Given data
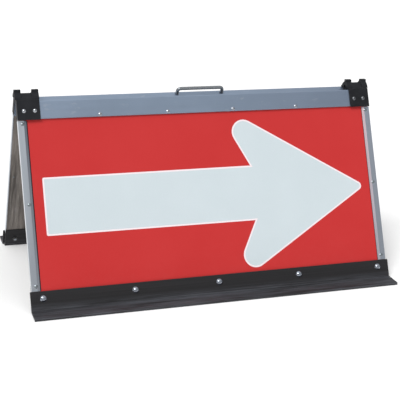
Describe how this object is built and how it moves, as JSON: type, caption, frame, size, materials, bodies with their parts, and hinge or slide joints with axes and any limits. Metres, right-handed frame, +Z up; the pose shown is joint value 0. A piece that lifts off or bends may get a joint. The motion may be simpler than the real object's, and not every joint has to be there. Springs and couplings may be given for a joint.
{
  "type": "folding a-frame road barricade",
  "caption": "Hinged red sign panels with white arrows, edged in aluminium and standing on rubber feet, that fold together and carry by a handle on top",
  "frame": {"origin": "on the ground, midway between the two feet and below the middle of the hinge line", "axes": "+X along the hinge line to the right as seen from the front panel, +Y from the front panel to the rear panel, +Z up"},
  "size_m": [0.91, 0.5336, 0.466],
  "materials": {
    "plywood": "matte",
    "red_film": "satin",
    "arrow_film": "satin",
    "aluminium": "brushed",
    "foot_rubber": "matte",
    "black_moulding": "matte",
    "steel": "satin",
    "handle_steel": "polished",
    "zinc_plate": "satin"
  },
  "bodies": {
    "front_panel": {"front_arrow": "arrow_film", "front_board": "plywood", "front_cap_screws": "zinc_plate", "front_foot": "foot_rubber", "front_foot_bolts": "zinc_plate", "front_foot_nuts": "zinc_plate", "front_foot_washers": "zinc_plate", "front_left_hinge_cap": "black_moulding", "front_left_side_angle": "aluminium", "front_rail_rivets": "zinc_plate", "front_red_sheet": "red_film", "front_right_hinge_cap": "black_moulding", "front_right_side_angle": "aluminium", "front_side_rivets": "zinc_plate", "front_top_rail": "aluminium", "left_hinge_pin": "steel", "right_hinge_pin": "steel"},
    "rear_panel": {"rear_arrow": "arrow_film", "rear_board": "plywood", "rear_cap_screws": "zinc_plate", "rear_foot": "foot_rubber", "rear_foot_bolts": "zinc_plate", "rear_foot_nuts": "zinc_plate", "rear_foot_washers": "zinc_plate", "rear_left_hinge_cap": "black_moulding", "rear_left_side_angle": "aluminium", "rear_rail_rivets": "zinc_plate", "rear_red_sheet": "red_film", "rear_right_hinge_cap": "black_moulding", "rear_right_side_angle": "aluminium", "rear_side_rivets": "zinc_plate", "rear_top_rail": "aluminium", "carry_handle": "handle_steel", "handle_washers": "zinc_plate", "handle_nuts": "zinc_plate"}
  },
  "joints": [
    {"name": "fold", "type": "hinge", "parent": "front_panel", "child": "rear_panel", "pos_m": [0, 0, 0.44704], "axis": [1, 0, 0], "range_deg": [-47.5, 0]}
  ]
}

Task to carry out
Look through the listing above. Pick out each line with "materials" and copy it.

Task response
Describe how this object is built and how it moves, as JSON: type, caption, frame, size, materials, bodies with their parts, and hinge or slide joints with axes and any limits. Metres, right-handed frame, +Z up; the pose shown is joint value 0. A piece that lifts off or bends may get a joint. The motion may be simpler than the real object's, and not every joint has to be there. Springs and couplings may be given for a joint.
  "materials": {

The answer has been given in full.